To ensure all of our children with Special Educational Needs can access music, our teachers use adaptive teaching approaches which allow all children to learn the necessary knowledge and develop a range of skills. This can take many different forms such as pre-teaching concepts, providing additional support, accessibility tools or implementing 'scaffolds'.   Each child is unique and is supported according to their own individual needs. 

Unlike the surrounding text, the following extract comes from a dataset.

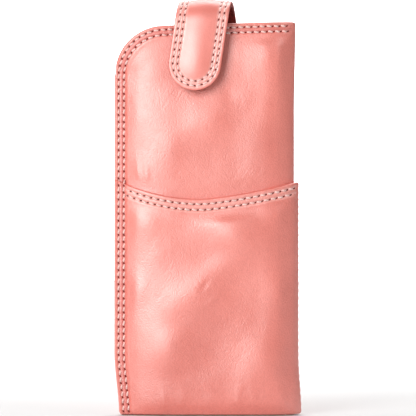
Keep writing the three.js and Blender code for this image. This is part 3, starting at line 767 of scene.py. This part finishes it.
def build_pocket():
    shares, sides = pocket_stations()
    rim = 91.8
    levels = spread([(0, 0), (2.2, 0.2), (8, 0.45), (84, 0.6), (rim, 0.28)]) / rim
    row = partial(pocket_row, shares=shares, sides=sides, below=0.5, foot=POCKET_FOOT)
    outer = [row(v, lift=POCKET_OUT, detail=1.0) for v in levels]
    inner = [row(v, lift=lerp(POCKET_LIFT, POCKET_HEM_LIFT, smooth((v - 0.89) / 0.02))) for v in levels[::-1]]
    rows = outer + roll_over(outer[-1], inner[0], np.array([0, 0, 0.75])) + inner
    obj = solid_sheet("pocket_leather", rows)
    x, _, z = np.concatenate(rows).T
    on = np.zeros(len(x))
    on[: len(outer) * len(shares)] = 1
    on_back = np.tile(sides, len(rows)) > 0
    d_left = x - sewn_edge(z)
    on_front = on * ~on_back
    for name, inset in EDGE_INSETS:
        set_row(obj, f"edge_{name}", d_left - inset, z, on_front)
    x0 = rim_param(x, z)
    sewn = on_front * (d_left > 5.2) * (x0 < FOLD_EDGE - 1.2)
    for name, inset, shift in RIM_ROWS:
        set_row(obj, f"rim_{name}", pocket_rim(x0) - z - inset, rim_run(x0) + shift, sewn)
    set_row(obj, "side_row", np.where(on_back, x - (fold_edge(z) - SIDE_ROW_IN), 9), z, on * on_back)
    fix_normals(obj)
    finish_piece(obj, "case", POCKET_HIDE, "coral_leather", ["pocket_panel"])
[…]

Impact of our Music Curriculum

 

EYFS

Our aim in teaching music in EYFS is to enable pupils to begin to develop an understanding of, and enjoyment in, musical expression. By the end of this phase they should be able to listen attentively and demonstrate an ability to respond simply to music they have heard (including pieces reflective of their own heritage(s)), expressing their thoughts and feelings. By the end of the phase, they should be able to sing a range of simple songs and join in with singing games, with an awareness of tempo and dynamics. They should know the names of and know how to play some basic tuned and untuned percussion instruments. Pupils should also be aware of how symbols can be used to represent sounds in music.

 

Key Stage One

Our aim in teaching music in Key Stage 1 is to expand their musical repertoire and expose them to wider forms of musical expression. Pupils should have developed their range of singing skills in relation to pitch, diction, and posture. They should also be using more technical vocabulary in the correct musical contexts. They should be able to use graphic scoring techniques to notate and should have a secure knowledge and understanding of the elements of beat, rhythm and pitch and be able to demonstrate this. They should also know the names of an increasing range of instruments and how they are to be played.

 

Lower Key Stage Two

Our aim in teaching music in Lower Key Stage 2 is to develop pupils’ appreciation of how the musical elements combine in the construction of music, to realise an expressive intention. They should be developing their own musical tastes and be able to give reasons for their personal preferences. They should know about different instrument families and ensemble groupings and be able to play a range of instruments with increasing accuracy and fluency. They should also be confident to try playing by ear, showing an increased aural memory. Pupils should know about a range of musical styles and their origins and have developed singing techniques that include a focus on breathing and phrasing.

 

Upper Key Stage Two

Our aim in teaching music in Upper Key Stage 2 is to increase their confidence in improvisation, with a clear awareness of form and structure. Pupils should have a deeper understanding of how the musical elements combine when constructing pieces to create a desired effect or intent. They should have experience of singing across a range of styles, such as rounds, two parts and call and response. Their use of technical vocabulary should include more advanced terms, such as Italian musical directions that indicate how a piece should be played, and they should be able to compare musical forms and structures using appropriate musical vocabulary. They should also have an understanding of how music is used for different purposes within different cultures. The historical aspect of music, including the development and evolution of instruments over time, should be an area they are increasingly aware of.